Com tantas inovações, que também se inspiram na tradicionalidade das técnicas, Homem-Aranha no Aranhaverso pode ser considerado um marco na história da animação. “A gente veio de muitos anos com essa animação padronizada, não se trata de história ou de animação. Os filmes da Disney e da Pixar sempre tiveram uma qualidade absurda, mas visualmente eles eram uma coisa meio parecida. O Aranhaverso veio para dar uma balançada”, concluiu Sena.
Impactos na indústria
Apesar do pouco tempo desde o seu lançamento, a visão do filme vencedor do Oscar de Melhor Animação em 2019 já impactou a indústria das animações. A técnica que mistura 3D e 2D pode ser vista em filmes como A Família Mitchell e a Revolução das Máquinas (The Mitchells vs. the Machines, 2021) e Gato de Botas 2: O Último Pedido (Puss in the Boots: The Last Wish, 2022). Os traços rústicos não representam a realidade perfeitamente, mas criam uma identidade visual original para cada produção.
Outros futuros lançamentos, como As Tartarugas Ninja: Caos Mutante (Teenage Mutant Ninja Turtles: Mutant Mayhem, 2023) e Elementos (Elemental, 2023), também apresentam texturas influenciadas por Homem-Aranha no Aranhaverso, como explicou Sena: “Vai sair o filme das Tartarugas Ninjas jovens que também tem a mesma pegada de linha 2D. Até o próprio filme da Pixar, Elementos, já vem com uma cara diferente. Acho que tudo isso é influência do Aranhaverso e do sucesso que foi.”

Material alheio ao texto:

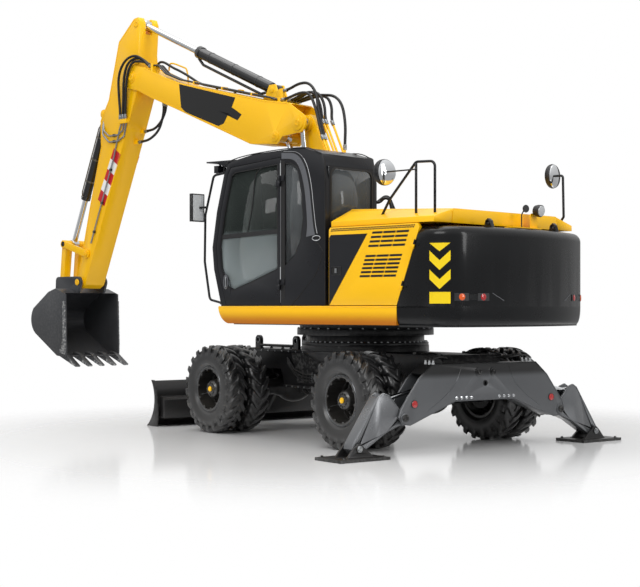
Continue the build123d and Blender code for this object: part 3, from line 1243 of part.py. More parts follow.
with BuildPart() as cab:
    add(cab_prism(cab_profile(), CAB_RIGHT_Y, CAB_LEFT_Y))
    add(cab_prism(cab_profile(CAB_WALL), CAB_RIGHT_Y + CAB_WALL, CAB_LEFT_Y - CAB_WALL),
        mode=Mode.SUBTRACT)
    add(cab_prism(DOOR_OUTLINE, CAB_LEFT_Y - CAB_WALL - 1, CAB_LEFT_Y + 1), mode=Mode.SUBTRACT)
    add(cab_prism(SIDE_WINDOW, CAB_LEFT_Y - CAB_WALL - 1, CAB_LEFT_Y + 1), mode=Mode.SUBTRACT)
    add(cab_prism(RIGHT_WINDOW, CAB_RIGHT_Y - 1, CAB_RIGHT_Y + CAB_WALL + 1), mode=Mode.SUBTRACT)
    for x0, x1, z0, z1 in ((1000, 1500, WINDSCREEN_LOW_Z, 3080), (-700, -300, 2300, 3050)):
        with Locations(((x0 + x1) / 2, (CAB_LEFT_Y + CAB_RIGHT_Y) / 2, (z0 + z1) / 2)):
            Box(x1 - x0, CAB_LEFT_Y - CAB_RIGHT_Y - 2 * PILLAR, z1 - z0, mode=Mode.SUBTRACT)
    for z in CAB_HINGE_Z:
        cab_knuckle(z + CAB_KNUCKLE_L + SEAT_GAP, -1)
    with BuildSketch(side(1175)):
        outline([(1000, 3196), (1477, 3216), (1477, 3232), (960, 3222)])
    extrude(amount=745)
    for y in (1175, 445):
        with BuildSketch(side(y)):
            outline([(1060, 3120), (1300, 3200), (1400, 3216), (1000, 3216), (1020, 3180)])
        extrude(amount=15)
    for y in ROOF_LAMP_Y:
        with Locations((1330, y, 3135)):
            Box(70, 130, 85)
        with Locations((1330, y, 3195)):
            Box(20, 20, 50)
put(cab, "cab_shell", True)

with BuildPart() as cab_door:
    add(cab_prism([(x + (6 if x == DOOR_SEAM_X else -6), z - 6 if z > 3000 else z + 2)
                   for x, z in DOOR_OUTLINE], CAB_LEFT_Y - CAB_WALL, CAB_LEFT_Y))
    add(cab_prism(DOOR_WINDOW, CAB_LEFT_Y - CAB_WALL - 1, CAB_LEFT_Y + 1), mode=Mode.SUBTRACT)
    for z in CAB_HINGE_Z:
        cab_knuckle(z, 1)
put(cab_door, "cab_door", True)

SEAT_Y = 800

with BuildPart() as seat:
    with Locations((150, SEAT_Y, CAB_FLOOR_Z + CAB_WALL + SEAT_GAP)):
        Box(300, 300, 80, align=(Align.CENTER, Align.CENTER, Align.MIN))
    with Locations((150, SEAT_Y, 1700)):
        Box(420, 400, 240)
    with Locations((170, SEAT_Y, 1880)):
        Box(520, 520, 120)
    with Locations((-110, SEAT_Y, 2210)):
        Box(120, 500, 540)
put(seat, "operator_seat", True)

CAB_MID_Y = (CAB_LEFT_Y + CAB_RIGHT_Y) / 2
GLASS_INSET = 14                  # outer face of the panes inside the cab's skin


def pane(points, y_outer):
    """Pane of side glass in the plane of a wall."""
    return cab_prism(points, y_outer - GLASS, y_outer)


def shrunk(points, gap):
    """Outline moved in towards its middle by a small gap."""
    mid_x = (min(x for x, z in points) + max(x for x, z in points)) / 2
    mid_z = (min(z for x, z in points) + max(z for x, z in points)) / 2
    half_x = (max(x for x, z in points) - min(x for x, z in points)) / 2
    half_z = (max(z for x, z in points) - min(z for x, z in points)) / 2
    return [(mid_x + (x - mid_x) * (1 - gap / half_x), mid_z + (z - mid_z) * (1 - gap / half_z))
            for x, z in points]


with BuildPart() as cab_glass:
    add(pane(shrunk(SIDE_WINDOW, GLASS_GAP), CAB_LEFT_Y - GLASS_INSET))
    add(pane(shrunk(RIGHT_WINDOW, GLASS_GAP), CAB_RIGHT_Y + GLASS_INSET + GLASS))
    front = [p for p in CAB_FRONT if p[1] > WINDSCREEN_LOW_Z]
    low_x = 1165 + (1292 - 1165) * (WINDSCREEN_LOW_Z + 1 - CAB_FLOOR_Z) / (1954 - CAB_FLOOR_Z)
    front = [(low_x, WINDSCREEN_LOW_Z + 1)] + front
    half_gap = PILLAR + GLASS_GAP
    add(cab_prism([(x - GLASS_INSET, z) for x, z in front]
                  + [(x - GLASS_INSET - GLASS, z) for x, z in reversed(front)],
                  CAB_RIGHT_Y + half_gap, CAB_LEFT_Y - half_gap))
    with Locations((CAB_REAR_X + GLASS_INSET + GLASS / 2, CAB_MID_Y, 2675)):
        Box(GLASS, CAB_LEFT_Y - CAB_RIGHT_Y - 2 * half_gap, 748)
put(cab_glass, "cab_glass", True)

with BuildPart() as door_glass:
    add(pane(shrunk(DOOR_WINDOW, GLASS_GAP), CAB_LEFT_Y - GLASS_INSET))
put(door_glass, "cab_door_glass", True)

# ---------------------------------------------------------------- rails and mirrors

RAIL_R = 14
HEATER_HOSE_X = -400              # where the two hoses leave the cab's right wall
MIRROR_STUB_X = -1900             # where the tail mirror's arm leaves its rail


with BuildPart() as rails:
    tube_run([(1115, 1190, 3080), (1330, 1190, 3060), (1480, 1190, 2600), (1490, 1190, 2050),
              (1400, 1190, 1600), (1190, 1190, 1560)], RAIL_R)
    tube_run([(-1930, 1080, 2425), (-1930, 1080, 3000), (-1680, 1080, 3010), (-1320, 1080, 2640),
              (-1180, 1080, 2428)], RAIL_R)
    with Locations((-1680, 1080, 2425)):
        Cylinder(RAIL_R, 570, align=(Align.CENTER, Align.CENTER, Align.MIN))
    tube_run([(-1600, -1100, 2425), (-1600, -1110, 2470), (-1960, -1130, 2480), (-2000, -1130, 2530),
              (-1990, -1130, 3000), (MIRROR_STUB_X, -1130, 3000)], RAIL_R, 30)
    for shift in (0, 45):
        tube_run([(HEATER_HOSE_X - shift, CAB_RIGHT_Y - SEAT_GAP, 2700), (HEATER_HOSE_X - shift, 250, 2700),
                  (HEATER_HOSE_X - 90 - shift, 160 + shift, 2800), (-560, 130 + shift, 2620),
                  (-560, 130 + shift, 2240), (BULKHEAD_X + 15 + SEAT_GAP, 130 + shift, 2240)],
                 HOSE_R, 50)
    hood_loft(1236, 900, 0, Mode.SUBTRACT)
put(rails, "rails_and_heater_hoses", True)

MIRROR_R = 135
MIRROR_ARM_R = 8                  # arm of a round mirror, clamped beside its rail
REAR_MIRROR = (-1245, 1080, 2930)
TAIL_MIRROR = (-1850, -1130, 3000)

with BuildPart() as mirrors:
    with Locations((1575, 1240, 2690)):
        Box(46, 190, 330)
    with Locations((1500, 1190 + RAIL_R + SEAT_GAP, 2690)):
        Box(120, 24, 24, align=(Align.CENTER, Align.MIN, Align.CENTER))
    for place, turn in ((REAR_MIRROR, -13), (TAIL_MIRROR, 13)):
        with Locations(Location(place, (0, 90, turn))):
            Cylinder(MIRROR_R, 30)
    for place, root, beside in ((REAR_MIRROR, -1710, RAIL_R + MIRROR_ARM_R + SEAT_GAP),
                                (TAIL_MIRROR, MIRROR_STUB_X + SEAT_GAP, 0)):
        with Locations(Location((root, place[1] + beside, place[2]), (0, 90, 0))):
            Cylinder(MIRROR_ARM_R, place[0] - root, align=(Align.CENTER, Align.CENTER, Align.MIN))
put(mirrors, "mirrors", True)
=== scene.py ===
"""Wheeled excavator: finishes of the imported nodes, and the pieces that only show.

Lengths are in metres, in the row frame: +X to the dozer blade, +Y to its left, +Z up.
Upper-structure pieces are drawn facing +X and turned by SLEW, as the upper structure parks.
"""
from math import cos, pi, radians, sin, tau

import bpy
import numpy as np
from mathutils import Matrix


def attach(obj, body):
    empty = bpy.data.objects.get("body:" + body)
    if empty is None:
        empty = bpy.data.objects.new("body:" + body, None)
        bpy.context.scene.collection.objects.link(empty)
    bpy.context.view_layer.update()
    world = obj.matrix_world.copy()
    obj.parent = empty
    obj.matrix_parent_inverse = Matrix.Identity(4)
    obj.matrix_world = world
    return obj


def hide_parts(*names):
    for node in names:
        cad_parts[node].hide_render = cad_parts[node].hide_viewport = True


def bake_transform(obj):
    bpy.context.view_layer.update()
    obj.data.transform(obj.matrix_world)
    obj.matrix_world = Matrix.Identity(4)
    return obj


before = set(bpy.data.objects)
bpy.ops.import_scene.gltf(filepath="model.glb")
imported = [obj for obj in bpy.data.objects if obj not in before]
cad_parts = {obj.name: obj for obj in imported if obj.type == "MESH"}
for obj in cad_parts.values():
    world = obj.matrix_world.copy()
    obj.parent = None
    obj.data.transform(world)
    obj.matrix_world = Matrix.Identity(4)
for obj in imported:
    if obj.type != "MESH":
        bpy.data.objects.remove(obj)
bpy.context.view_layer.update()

SLEW = radians(9.3)
COS_SLEW, SIN_SLEW = cos(SLEW), sin(SLEW)


def turned(points):
    """Points drawn in the upper structure's own frame, turned by SLEW about the Z axis."""
    p = np.asarray(points, float)
    out = p.copy()
    out[..., 0] = p[..., 0] * COS_SLEW - p[..., 1] * SIN_SLEW
    out[..., 1] = p[..., 0] * SIN_SLEW + p[..., 1] * COS_SLEW
    return out


# ---------------------------------------------------------------- meshes from arrays

def new_piece(name, verts, faces, material, body, smooth=True, split=35, slot=None):
    """Object from an (n, 3) array of points and an (m, 3 or 4) array of corners."""
    verts = np.ascontiguousarray(verts, dtype=np.float32)
    faces = np.array(faces, dtype=np.int32)
    first_twice = faces[:, 0] == faces[:, 1]
    faces[first_twice] = faces[first_twice][:, [1, 2, 3, 3]]
    kept = np.ones(faces.shape, bool)
    kept[faces[:, 2] == faces[:, 3], 3] = False
    corners = kept.sum(1)
    mesh = bpy.data.meshes.new(name)
    mesh.vertices.add(len(verts))
    mesh.vertices.foreach_set("co", verts.ravel())
    mesh.loops.add(int(corners.sum()))
    mesh.loops.foreach_set("vertex_index", faces[kept])
    mesh.polygons.add(len(faces))
    mesh.polygons.foreach_set("loop_start", (np.cumsum(corners) - corners).astype(np.int32))
    mesh.polygons.foreach_set("use_smooth", np.full(len(faces), smooth))
    mesh.update(calc_edges=True)
    mesh.validate()
    piece = bpy.data.objects.new(name, mesh)
    bpy.context.scene.collection.objects.link(piece)
    mesh.materials.append(material)
    if smooth and split:
        piece.modifiers.new("sharp", "EDGE_SPLIT").split_angle = radians(split)
    if body:
        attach(piece, body)
    return piece


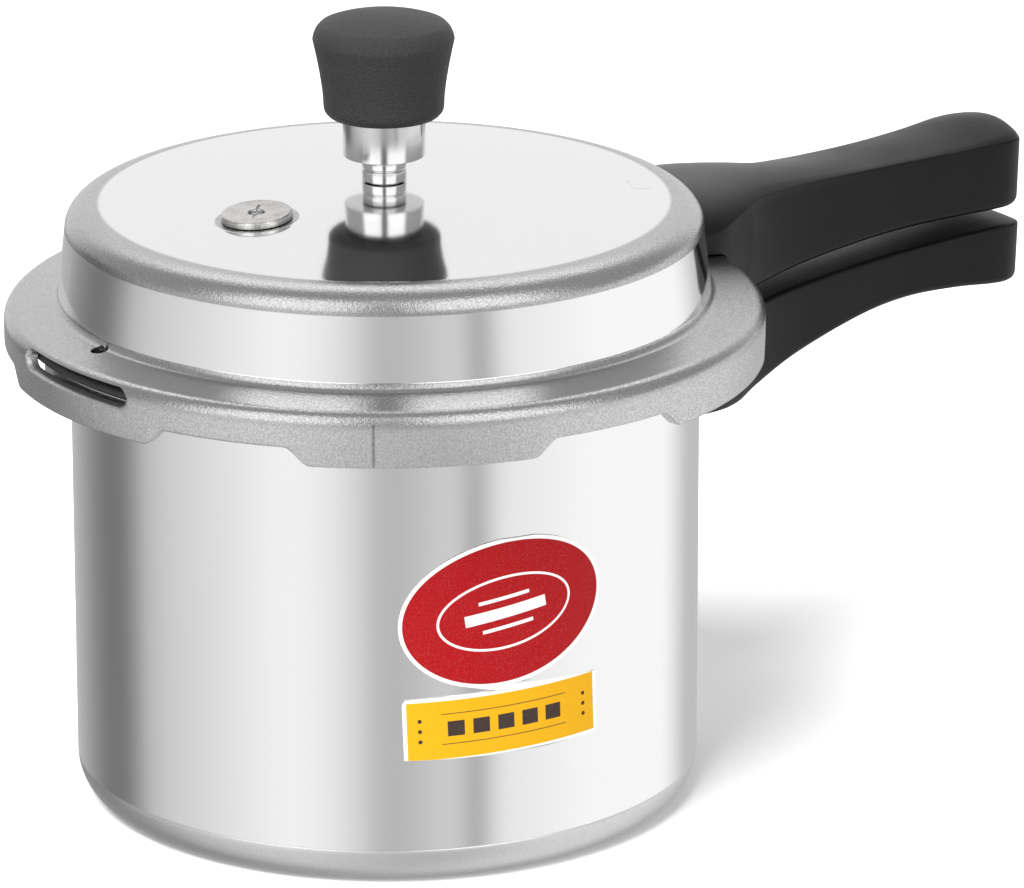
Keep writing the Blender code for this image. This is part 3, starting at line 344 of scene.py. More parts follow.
def castMetal(name, look):
    # grey cast or pressed metal with pits
    material, tree, place = startMaterial(name)
    grain = useEffect(tree, blastedGrain, place, grainSize=look["grainSize"], patchiness=0.3)
    skin = useEffect(tree, handledSkin, place, smudgeSize=0.004, markSize=0.002)
    shade = cappedSum(tree, times(tree, grain["mask"], 0.4), times(tree, skin["smudge"], 0.5))
    colour = blendColour(tree, shade, look["colour"], look["dark"])
    roughness = plus(tree, look["roughness"], times(tree, skin["smudge"], 0.12))
    return finishMaterial(material, colour, roughness, grain["height"], look["depth"], {"Metallic": 1.0})


plugSteel = castMetal("plugSteel", {
    "colour": (0.72, 0.71, 0.70, 1.0), "dark": (0.40, 0.39, 0.38, 1.0), "grainSize": 0.00045,
    "roughness": 0.24, "depth": 0.00012,
})
fusibleAlloy = castMetal("fusibleAlloy", {
    "colour": (0.42, 0.42, 0.44, 1.0), "dark": (0.14, 0.14, 0.15, 1.0), "grainSize": 0.0007,
    "roughness": 0.45, "depth": 0.0003,
})


def makeBakelite(name, look):
    # moulded black, with a painted highlight: paler on top near the lid, where light from above falls
    material, tree, place = startMaterial(name)
    skin = useEffect(tree, mouldedSkin, place, peelSize=look["peelSize"])
    used = useEffect(tree, handledSkin, place, smudgeSize=0.02, markSize=0.003)
    tint = cappedSum(tree, times(tree, skin["specks"], 0.35), times(tree, used["smudge"], 0.3))
    # painted highlight: the colour turns paler high up on the handles near the lid; the knob lies wholly inside
    # this mask, so there sheenShade is simply the knob's own colour
    near = fade(tree, place["x"], 0.110, 0.190, 1.0, 0.0)
    wearAndSheen = times(tree, near, fade(tree, place["z"], panRimTop + 0.014, panRimTop + 0.027))
    tone = blendColour(tree, tint, grey(look["shade"]), grey(look["shade"] * 2.4))
    colour = blendColour(tree, wearAndSheen, tone, grey(look["sheenShade"]))
    rubbed, marked = times(tree, used["smudge"], 0.07), times(tree, used["marks"], 0.05)
    roughness = plus(tree, look["roughness"], rubbed, marked)
    constants = {"Specular IOR Level": look["shine"]}
    return finishMaterial(material, colour, roughness, skin["height"], look["depth"], constants)


handleBakelite = makeBakelite("handleBakelite", {
    "shade": 0.0014, "sheenShade": 0.05, "roughness": 0.34, "shine": 0.23, "peelSize": 0.0011, "depth": 0.00006,
})
knobBakelite = makeBakelite("knobBakelite", {
    "shade": 0.019, "sheenShade": 0.024, "roughness": 0.44, "shine": 0.26, "peelSize": 0.00055, "depth": 0.0007,
})


def makeRubber():
    material, tree, place = startMaterial("gasketRubber")
    skin = useEffect(tree, mouldedSkin, place, peelSize=0.0006, speckSize=0.0002)
    lines = ringsOf(tree, place, 0.0006)
    colour = blendColour(tree, skin["specks"], grey(0.018), (0.045, 0.044, 0.042, 1.0))
    roughness = plus(tree, 0.5, times(tree, lines["mask"], 0.15))
    height = plus(tree, skin["height"], lines["height"])
    return finishMaterial(material, colour, roughness, height, 0.00008, {})


gasketRubber = makeRubber()
print("materials made")


def closeTree(tree, geometry, given, result):
    # makes every copy real and gives it its finish
    real = addNode(tree, "GeometryNodeRealizeInstances", {"Geometry": geometry}).outputs[0]
    finish = addNode(tree, "GeometryNodeSetMaterial", {"Geometry": real, "Material": given["finish"]})
    feed(tree, finish.outputs[0], result[0])
    return tree


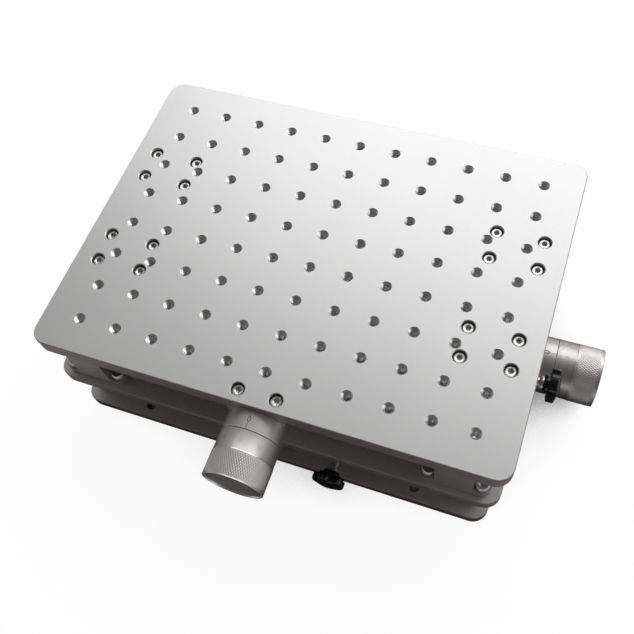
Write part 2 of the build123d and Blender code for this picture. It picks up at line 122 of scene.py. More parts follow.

Com tantas inovações, visuais chamativos e uma narrativa bem construída, mesmo com influências e universos diferentes, Homem-Aranha no Aranhaverso conquistou o público e a crítica, o que garantiu um Oscar, um BAFTA, um Annie Awards e uma sequência para a história. Em cartaz nos cinemas, a continuação das aventuras de Miles Morales e seus amigos da vizinhança de outros multiversos chega com grandes expectativas para sua história, como também sua animação.